Several factors, most of which act in an inter-related manner, are driving this trend. Let’s look at the major factors.

1. Competitive forces

Competition drives inefficient players out of the market. With Alibaba.com, 1688.com, and other directories, sending an RFQ and comparing prices is a child’s game.
The average Chinese factory is so inefficient in its use of labor (no training and low productivity) and capital (bloated inventory, failed automation projects…), I expect only half of them to survive in the next 10 years.
I might be wrong if the general economic climate remains rosy. But, as soon as a recession hits, many companies close.

2. Compliance requirements, from export customers’ sides

The European Union, the USA, Canada, and other advanced economies have been setting stricter standards. And it represents a cost that the importer ‘pushes up the supply chain’ to the manufacturer.
Here is what an executive of Hasbro recently said at a conference:
“It takes 1 million USD in sales just to pay for compliance, let alone for the fees themselves.”

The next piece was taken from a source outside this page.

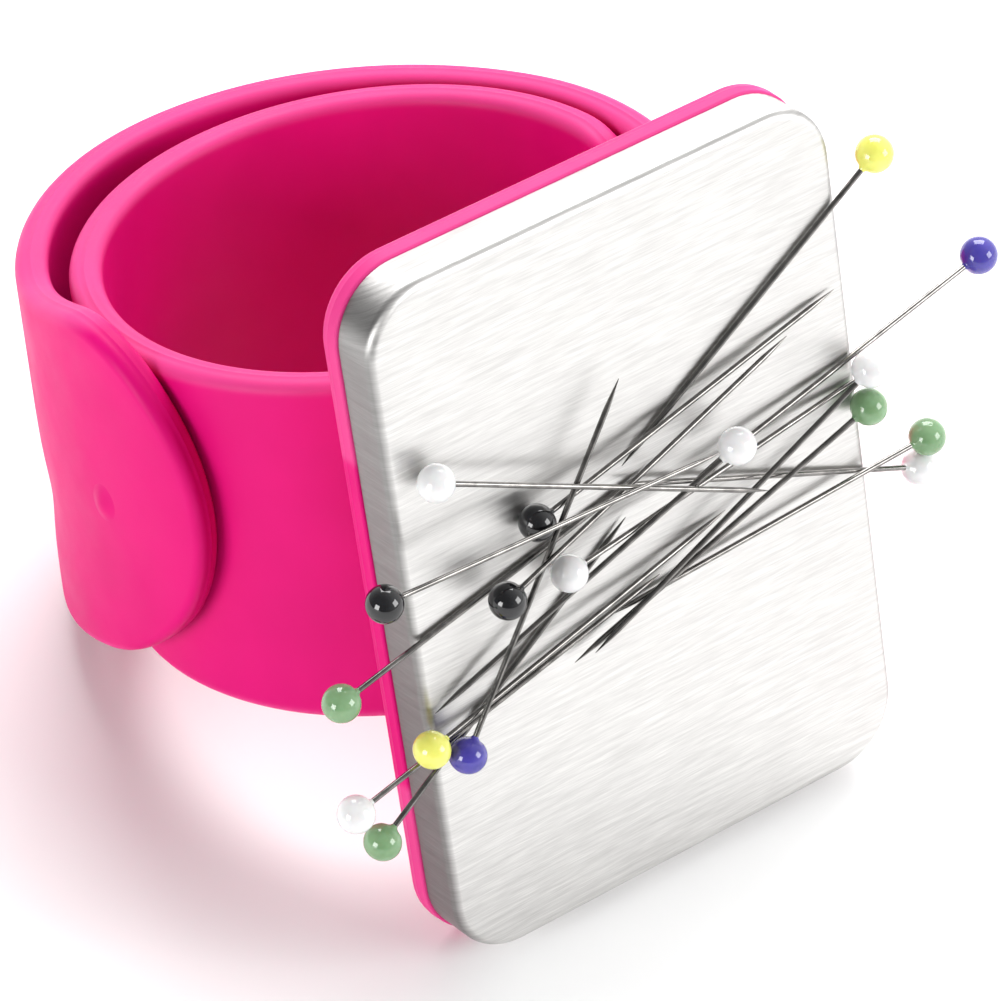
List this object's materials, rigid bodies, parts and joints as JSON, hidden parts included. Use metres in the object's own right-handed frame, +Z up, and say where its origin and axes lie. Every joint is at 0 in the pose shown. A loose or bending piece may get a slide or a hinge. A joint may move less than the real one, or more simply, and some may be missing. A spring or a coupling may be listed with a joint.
{
  "type": "magnetic wrist pin cushion",
  "caption": "Magnetic wrist pin cushion: a silicone slap band curled in a spiral carries a brushed steel plate that holds ball-head pins.",
  "frame": {"origin": "middle of the footprint box, on the surface that it stands on", "axes": "+Z up, +X across the plate to the right as seen from its steel face, +Y from the steel face towards the ring"},
  "size_m": [0.089, 0.0936, 0.0792],
  "materials": {
    "brushed_stainless": "fine brushing across the plate",
    "pink_silicone": "smooth matte moulded silicone",
    "spring_steel": "blue-grey rolled spring steel",
    "magnet": "sintered grey",
    "carrier_plastic": "moulded white plastic",
    "adhesive": "clear adhesive sheet",
    "pin_wire": "drawn nickelled steel",
    "glass_yellow": "opaque glossy glass",
    "glass_blue": "opaque glossy glass",
    "glass_white": "opaque glossy glass",
    "glass_green": "opaque glossy glass",
    "glass_black": "opaque glossy glass"
  },
  "bodies": {
    "holder": {"steel_plate": "brushed_stainless", "magnet_set": "magnet", "magnet_carrier": "carrier_plastic", "bonding_film": "adhesive", "silicone_tray": "pink_silicone", "band_saddle": "pink_silicone", "spring_tape": "spring_steel"},
    "outer_link_1": {"outer_link_1": "pink_silicone"},
    "outer_link_2": {"outer_link_2": "pink_silicone"},
    "outer_link_3": {"outer_link_3": "pink_silicone"},
    "outer_link_4": {"outer_link_4": "pink_silicone"},
    "outer_link_5": {"outer_link_5": "pink_silicone"},
    "outer_link_6": {"outer_link_6": "pink_silicone"},
    "outer_link_7": {"outer_link_7": "pink_silicone"},
    "outer_link_8": {"outer_link_8": "pink_silicone"},
    "outer_tip": {"outer_tip": "pink_silicone"},
    "inner_link_1": {"inner_link_1": "pink_silicone"},
    "inner_link_2": {"inner_link_2": "pink_silicone"},
    "inner_link_3": {"inner_link_3": "pink_silicone"},
    "inner_link_4": {"inner_link_4": "pink_silicone"},
    "inner_link_5": {"inner_link_5": "pink_silicone"},
    "inner_link_6": {"inner_link_6": "pink_silicone"},
    "inner_link_7": {"inner_link_7": "pink_silicone"},
    "inner_link_8": {"inner_link_8": "pink_silicone"},
    "inner_tip": {"inner_tip": "pink_silicone"},
    "pin_green_3": {"pin_shaft_green_3": "pin_wire", "pin_head_green_3": "glass_green"},
    "pin_yellow_1": {"pin_shaft_yellow_1": "pin_wire", "pin_head_yellow_1": "glass_yellow"},
    "pin_white_2": {"pin_shaft_white_2": "pin_wire", "pin_head_white_2": "glass_white"},
    "pin_green_4": {"pin_shaft_green_4": "pin_wire", "pin_head_green_4": "glass_green"},
    "pin_green_2": {"pin_shaft_green_2": "pin_wire", "pin_head_green_2": "glass_green"},
    "pin_green_1": {"pin_shaft_green_1": "pin_wire", "pin_head_green_1": "glass_green"},
    "pin_black_1": {"pin_shaft_black_1": "pin_wire", "pin_head_black_1": "glass_black"},
    "pin_white_6": {"pin_shaft_white_6": "pin_wire", "pin_head_white_6": "glass_white"},
    "pin_white_5": {"pin_shaft_white_5": "pin_wire", "pin_head_white_5": "glass_white"},
    "pin_yellow_2": {"pin_shaft_yellow_2": "pin_wire", "pin_head_yellow_2": "glass_yellow"},
    "pin_blue_1": {"pin_shaft_blue_1": "pin_wire", "pin_head_blue_1": "glass_blue"},
    "pin_white_3": {"pin_shaft_white_3": "pin_wire", "pin_head_white_3": "glass_white"},
    "pin_white_1": {"pin_shaft_white_1": "pin_wire", "pin_head_white_1": "glass_white"},
    "pin_blue_2": {"pin_shaft_blue_2": "pin_wire", "pin_head_blue_2": "glass_blue"},
    "pin_black_2": {"pin_shaft_black_2": "pin_wire", "pin_head_black_2": "glass_black"},
    "pin_white_4": {"pin_shaft_white_4": "pin_wire", "pin_head_white_4": "glass_white"},
    "pin_black_3": {"pin_shaft_black_3": "pin_wire", "pin_head_black_3": "glass_black"}
  },
  "joints": [
    {"name": "band_open", "type": "hinge", "parent": "holder", "child": "outer_link_1", "pos_m": [0.00144, -0.02324, 0.03723], "axis": [0, -0.2633, -0.9647], "range_deg": [0, 18.29], "stiffness_Nm_per_rad": 0.5, "deforming": ["spring_tape"]},
    {"name": "outer_bend_2", "type": "hinge", "parent": "outer_link_1", "child": "outer_link_2", "pos_m": [0.01759, -0.01809, 0.03582], "axis": [0, -0.2633, -0.9647], "range_deg": [0, 40.76]},
    {"name": "outer_bend_3", "type": "hinge", "parent": "outer_link_2", "child": "outer_link_3", "pos_m": [0.02671, -0.00342, 0.03182], "axis": [0, -0.2633, -0.9647], "range_deg": [0, 32.46]},
    {"name": "outer_bend_4", "type": "hinge", "parent": "outer_link_3", "child": "outer_link_4", "pos_m": [0.02624, 0.01379, 0.02712], "axis": [0, -0.2633, -0.9647], "range_deg": [0, 28.97]},
    {"name": "outer_bend_5", "type": "hinge", "parent": "outer_link_4", "child": "outer_link_5", "pos_m": [0.01709, 0.02879, 0.02302], "axis": [0, -0.2633, -0.9647], "range_deg": [0, 26.9]},
    {"name": "outer_bend_6", "type": "hinge", "parent": "outer_link_5", "child": "outer_link_6", "pos_m": [0.0012, 0.03861, 0.02034], "axis": [0, -0.2633, -0.9647], "range_deg": [0, 33.91]},
    {"name": "outer_bend_7", "type": "hinge", "parent": "outer_link_6", "child": "outer_link_7", "pos_m": [-0.01846, 0.03819, 0.02046], "axis": [0, -0.2633, -0.9647], "range_deg": [0, 37.44]},
    {"name": "outer_bend_8", "type": "hinge", "parent": "outer_link_7", "child": "outer_link_8", "pos_m": [-0.0338, 0.02632, 0.0237], "axis": [0, -0.2633, -0.9647], "range_deg": [0, 33.91]},
    {"name": "outer_bend_9", "type": "hinge", "parent": "outer_link_8", "child": "outer_tip", "pos_m": [-0.03943, 0.00895, 0.02844], "axis": [0, -0.2633, -0.9647], "range_deg": [0, 26.73]},
    {"name": "inner_bend_1", "type": "hinge", "parent": "holder", "child": "inner_link_1", "pos_m": [-0.01284, -0.02324, 0.03723], "axis": [0, 0.2633, 0.9647], "range_deg": [0, 29.5]},
    {"name": "inner_bend_2", "type": "hinge", "parent": "inner_link_1", "child": "inner_link_2", "pos_m": [-0.02656, -0.01575, 0.03518], "axis": [0, 0.2633, 0.9647], "range_deg": [0, 31]},
    {"name": "inner_bend_3", "type": "hinge", "parent": "inner_link_2", "child": "inner_link_3", "pos_m": [-0.03432, -0.00251, 0.03157], "axis": [0, 0.2633, 0.9647], "range_deg": [0, 31]},
    {"name": "inner_bend_4", "type": "hinge", "parent": "inner_link_3", "child": "inner_link_4", "pos_m": [-0.03391, 0.01269, 0.02742], "axis": [0, 0.2633, 0.9647], "range_deg": [0, 31]},
    {"name": "inner_bend_5", "type": "hinge", "parent": "inner_link_4", "child": "inner_link_5", "pos_m": [-0.02544, 0.02552, 0.02392], "axis": [0, 0.2633, 0.9647], "range_deg": [0, 31]},
    {"name": "inner_bend_6", "type": "hinge", "parent": "inner_link_5", "child": "inner_link_6", "pos_m": [-0.01133, 0.03231, 0.02206], "axis": [0, 0.2633, 0.9647], "range_deg": [0, 31]},
    {"name": "inner_bend_7", "type": "hinge", "parent": "inner_link_6", "child": "inner_link_7", "pos_m": [0.00439, 0.03112, 0.02239], "axis": [0, 0.2633, 0.9647], "range_deg": [0, 31]},
    {"name": "inner_bend_8", "type": "hinge", "parent": "inner_link_7", "child": "inner_link_8", "pos_m": [0.01723, 0.02228, 0.0248], "axis": [0, 0.2633, 0.9647], "range_deg": [0, 31]},
    {"name": "inner_bend_9", "type": "hinge", "parent": "inner_link_8", "child": "inner_tip", "pos_m": [0.02351, 0.00833, 0.02861], "axis": [0, 0.2633, 0.9647], "range_deg": [0, 34.5]},
    {"name": "draw_green_3", "type": "slide", "parent": "holder", "child": "pin_green_3", "axis": [-0.9744, -0.0592, -0.217], "range_m": [0, 0.045]},
    {"name": "draw_yellow_1", "type": "slide", "parent": "holder", "child": "pin_yellow_1", "axis": [0.8572, 0.1356, 0.4969], "range_m": [0, 0.045]},
    {"name": "draw_white_2", "type": "slide", "parent": "holder", "child": "pin_white_2", "axis": [0.9202, -0.0793, -0.3832], "range_m": [0, 0.045]},
    {"name": "draw_green_4", "type": "slide", "parent": "holder", "child": "pin_green_4", "axis": [-0.829, -0.1473, -0.5395], "range_m": [0, 0.045]},
    {"name": "draw_green_2", "type": "slide", "parent": "holder", "child": "pin_green_2", "axis": [0.9973, -0.0052, 0.0737], "range_m": [0, 0.045]},
    {"name": "draw_green_1", "type": "slide", "parent": "holder", "child": "pin_green_1", "axis": [0.945, 0.0551, 0.3223], "range_m": [0, 0.045]},
    {"name": "draw_black_1", "type": "slide", "parent": "holder", "child": "pin_black_1", "axis": [-0.9773, -0.0947, -0.1895], "range_m": [0, 0.045]},
    {"name": "draw_white_6", "type": "slide", "parent": "holder", "child": "pin_white_6", "axis": [-0.9742, -0.0757, -0.2125], "range_m": [0, 0.045]},
    {"name": "draw_white_5", "type": "slide", "parent": "holder", "child": "pin_white_5", "axis": [-0.993, -0.0816, -0.0859], "range_m": [0, 0.0015]},
    {"name": "draw_yellow_2", "type": "slide", "parent": "holder", "child": "pin_yellow_2", "axis": [-0.9765, -0.1111, -0.1848], "range_m": [0, 0.006]},
    {"name": "draw_blue_1", "type": "slide", "parent": "holder", "child": "pin_blue_1", "axis": [0.9799, 0.1066, 0.1683], "range_m": [0, 0.045]},
    {"name": "draw_white_3", "type": "slide", "parent": "holder", "child": "pin_white_3", "axis": [0.9165, 0.013, 0.3997], "range_m": [0, 0.045]},
    {"name": "draw_white_1", "type": "slide", "parent": "holder", "child": "pin_white_1", "axis": [0.9061, 0.0901, 0.4134], "range_m": [0, 0.045]},
    {"name": "draw_blue_2", "type": "slide", "parent": "holder", "child": "pin_blue_2", "axis": [-0.6015, -0.2408, -0.7617], "range_m": [0, 0.045]},
    {"name": "draw_black_2", "type": "slide", "parent": "holder", "child": "pin_black_2", "axis": [-0.9537, -0.1474, -0.262], "range_m": [0, 0.045]},
    {"name": "draw_white_4", "type": "slide", "parent": "holder", "child": "pin_white_4", "axis": [-0.9046, 0.1699, 0.3909], "range_m": [0, 0.045]},
    {"name": "draw_black_3", "type": "slide", "parent": "holder", "child": "pin_black_3", "axis": [-0.9993, 0.0186, 0.0311], "range_m": [0, 0.045]}
  ],
  "couplings": [
    {"joint": "outer_bend_2", "follows": "band_open", "ratio": 2.229},
    {"joint": "outer_bend_3", "follows": "band_open", "ratio": 1.7749},
    {"joint": "outer_bend_4", "follows": "band_open", "ratio": 1.5843},
    {"joint": "outer_bend_5", "follows": "band_open", "ratio": 1.4712},
    {"joint": "outer_bend_6", "follows": "band_open", "ratio": 1.8544},
    {"joint": "outer_bend_7", "follows": "band_open", "ratio": 2.0475},
    {"joint": "outer_bend_8", "follows": "band_open", "ratio": 1.8544},
    {"joint": "outer_bend_9", "follows": "band_open", "ratio": 1.4617},
    {"joint": "inner_bend_1", "follows": "band_open", "ratio": 1.6133},
    {"joint": "inner_bend_2", "follows": "band_open", "ratio": 1.6953},
    {"joint": "inner_bend_3", "follows": "band_open", "ratio": 1.6953},
    {"joint": "inner_bend_4", "follows": "band_open", "ratio": 1.6953},
    {"joint": "inner_bend_5", "follows": "band_open", "ratio": 1.6953},
    {"joint": "inner_bend_6", "follows": "band_open", "ratio": 1.6953},
    {"joint": "inner_bend_7", "follows": "band_open", "ratio": 1.6953},
    {"joint": "inner_bend_8", "follows": "band_open", "ratio": 1.6953},
    {"joint": "inner_bend_9", "follows": "band_open", "ratio": 1.8867}
  ]
}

3. Compliance requirements, from Beijing’s side

Air and water pollution have reached a level that is no longer tolerable to the general Chinese population. The central government has set up inspection teams that go into factories, area by area, and catches highly-polluting operations. Some get warned and fined, and others are immediately closed.
These inspections, coupled with ever-higher environmental standards, have forced many small operators to withdraw from the market. For example, in surface treatment processes (plating, anodizing, etc.), a typical small factory can’t justify the investment in the necessary water treatment equipment.
Who stays open? Larger facilities that can make that type of investment.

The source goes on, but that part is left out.